With a beginning workout like that, it wasn't hard for Stuart Whitman to find himself in yet another psychological thriller by the time 1965 rolled around, this time cast as - wait for it - an escaped prisoner from an insane asylum in Signpost to Murder. Based on a stage production by playwright Monte Doyle, the story here finds Stu as Alex Forrester - an American confined to a British asylum for the murder of his wife some ten years ago. With no memory of the heinous crime, Alex has always maintained his innocence, though most of the institution's doctors refuse to accept the possibility that he is anything but a butcher. But there's always one bleeding heart out of the bunch, and his personal caretaker, Dr. Fleming (as played by Edward Mulhare), tries his best to get the poor bastard back out into the world.

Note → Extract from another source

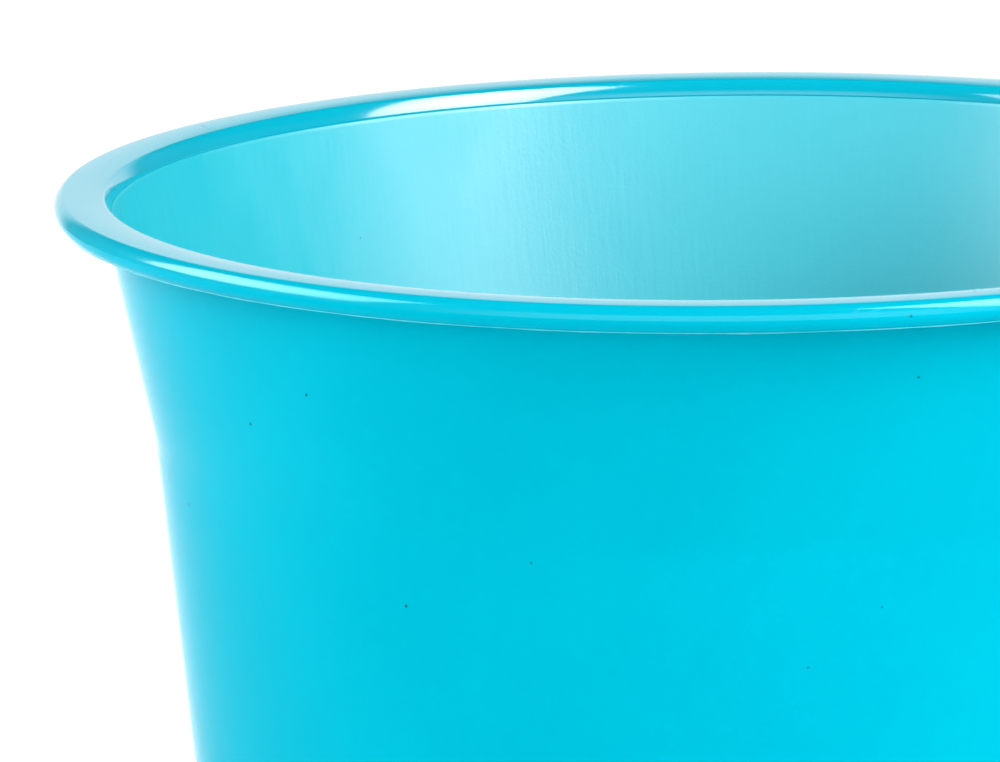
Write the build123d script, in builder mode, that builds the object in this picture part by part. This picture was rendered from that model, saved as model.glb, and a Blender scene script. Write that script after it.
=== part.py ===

Naturally, that doesn't work. In a fit of pique, Alex knocks out his mental mentor and flees to the woods of the small, remote British countryside, where a lonely house with an equally lonely housewife named Molly Thomas awaits. Academy Award Winning actress Joanne Woodward is the top-billed lady in question, whose marriage to her stuffy, older, business-minded hubby has left her devoid of the human touch. Rather than turning into a bad rape/revenge exploitation movie from the '70s, the arrival of Alex (sporting the latest in Moe Howard hairstyles, and clad in a sweater that looks like it was lifted from a beatnik coffee shop) to the quaint mill wheel home by the river only leads to our two leads letting their long-buried feelings surface.

But that all changes once Alex catches a hallucinogenic glimpse of Molly's husband spinning in the mill wheel; murdered much in the same vein as Alex's late wife was a decade before. Is Alex just as crazy as everyone else says he is? Alan Napier, best remembered as Alfred in the classic campy Batman television series of the time, turns in a brief (but fun) role as the local vicar (who tries to give a grieving Molly an elderly old woman to cry on) in this so-so psychological mystery that is, thankfully, only 78 minutes long. George Englund, who also helmed Marlon Brando's The Ugly American and that weird psychedelic 1971 musical western Zachariah, turns in his second (of very few) directorial jobs (he would later work as a post-production executive on The Golden GirlsĀ if that tells you anything).

The Warner Archive Collection presentation of this new-to-home-video release presents the movie in its original widescreen aspect ratio, and the theatrical trailer (in 4:3 widescreen) - which sounds as if they were trying to sell another kind of story - is included as a bonus. In the long run, Signpost to Murder isn't a memorable flick. In fact, for a movie that only has one murder, it has an awful lot of difficulty finding its direction. But you may just want to give it a whirl just the same. You know, so you can check off yet another movie featuring Stuart Whitman as an escaped nutcase.